Despite the divide, Netter said, most parties she interviewed expressed interest in the consensus-building process, which would involve continuous, informal input from all concerned, and likely a compromise solution in the drafting of the new bylaw. The process itself, she said, was a powerful tool in reaching agreements between conflicting interests.

“There’s something that occurs in a consensus-building process,” she said. “People role up their sleeves and start to work together.”

To illustrate her point, Netter told the boards about a mediation she conducted early in her career, in which the simple act of bringing a box of muffins helped loosen a tense and adversarial atmosphere, eventually leading to a compromise.

“Something just started to work,” she said. “I don’t know, I didn’t put anything in the muffins.”
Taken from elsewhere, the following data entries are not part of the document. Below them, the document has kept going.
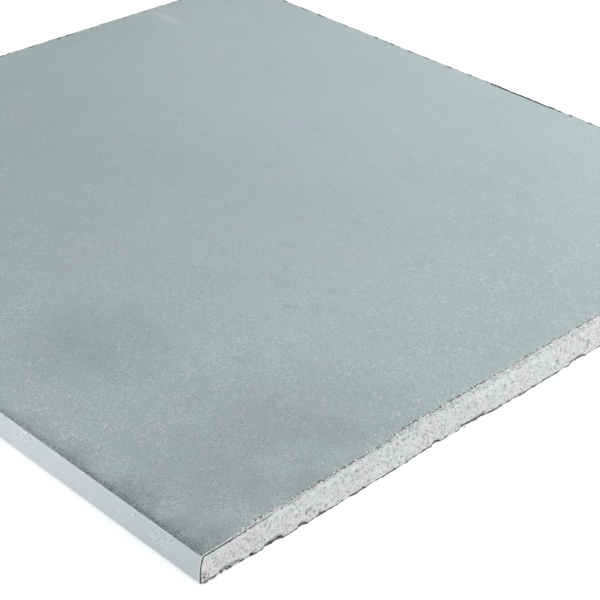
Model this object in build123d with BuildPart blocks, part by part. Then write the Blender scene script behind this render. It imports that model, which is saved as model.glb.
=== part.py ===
# A cut piece of moisture-resistant drywall sheet, lying flat with its face paper up.
# A gypsum core is bonded between a face paper and a back paper. Along one edge, the bound edge,
# the face thins in a taper for the joint filler, and the face paper folds down over the side and
# turns under the core as a flap. The back paper laps over that flap. The other three edges are cut.
# Sizes are in millimetres. X runs along the bound edge, Y across the sheet and Z up, with the origin
# under the middle of the sheet, on its lowest face.
import os

from build123d import *

# The whole piece
length = 370.0
width = 357.0
thickness = 12.5

# The papers
face_paper_thickness = 0.5
back_paper_thickness = 0.45

# The taper of the face towards the bound edge
taper_width = 60.0
taper_depth = 1.5

# The wrapped side of the bound edge: its belly is the outermost line of the sheet
belly_height = 2.5
fold_setback = 1.6
heel_setback = 0.1
fold_radius = 1.3
heel_radius = 0.9

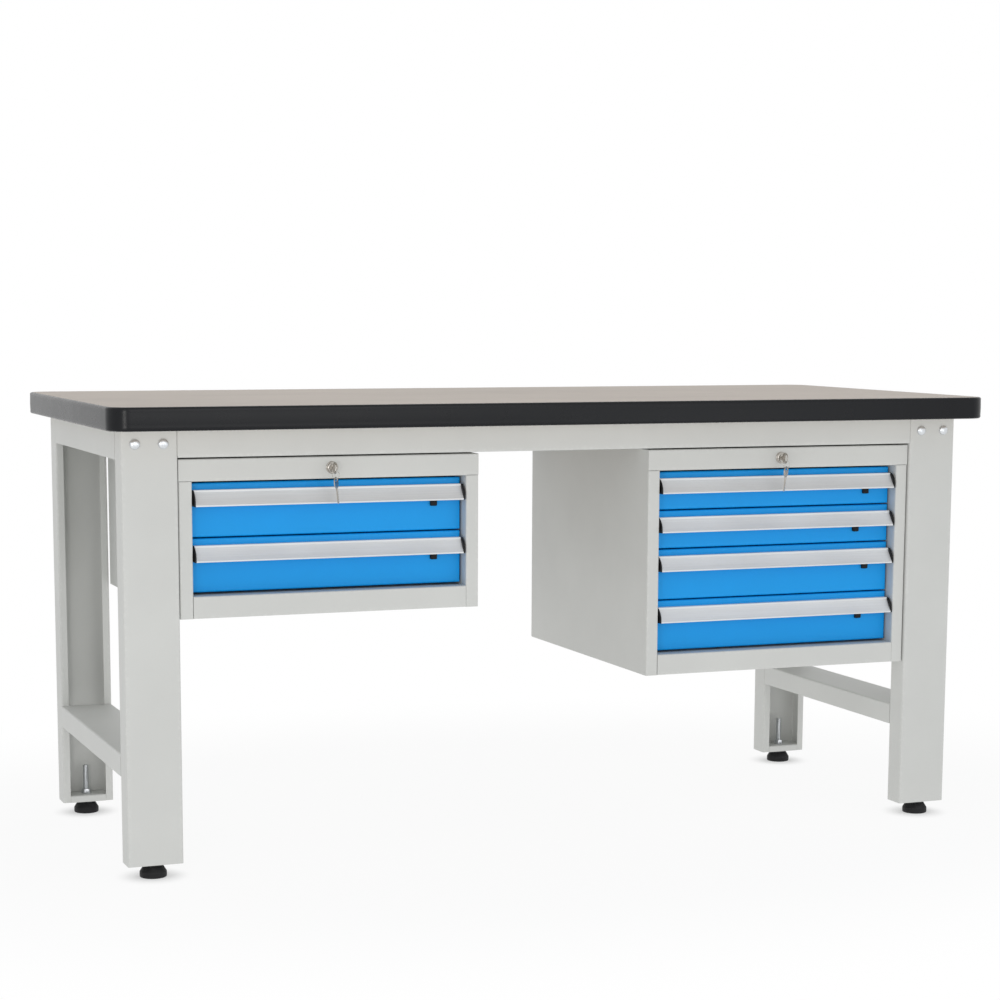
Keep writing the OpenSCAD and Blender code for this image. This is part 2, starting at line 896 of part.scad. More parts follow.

With Netter’s recommendation in hand, the Planning Board will decide, at a meeting August 30, whether to place an article on the fall town meeting warrant requesting approval of, and funding for, the consensus-building program. The report of a special commission assembled by the Massachusetts Department of Environmental Protection to study the issue of wind turbines is expected to be released in late fall, and may set state guidelines on the technology, or at least provide towns like Falmouth with guidance in establishing their own bylaws.

Ralph Herbst, chairman of the Planning Board, stressed the importance if public feedback at all stages of the process.

“We are soliciting public input as we go through it, because this is a work in progress,” Herbst said. “If there’s ever been a work in progress, this is going to be it.”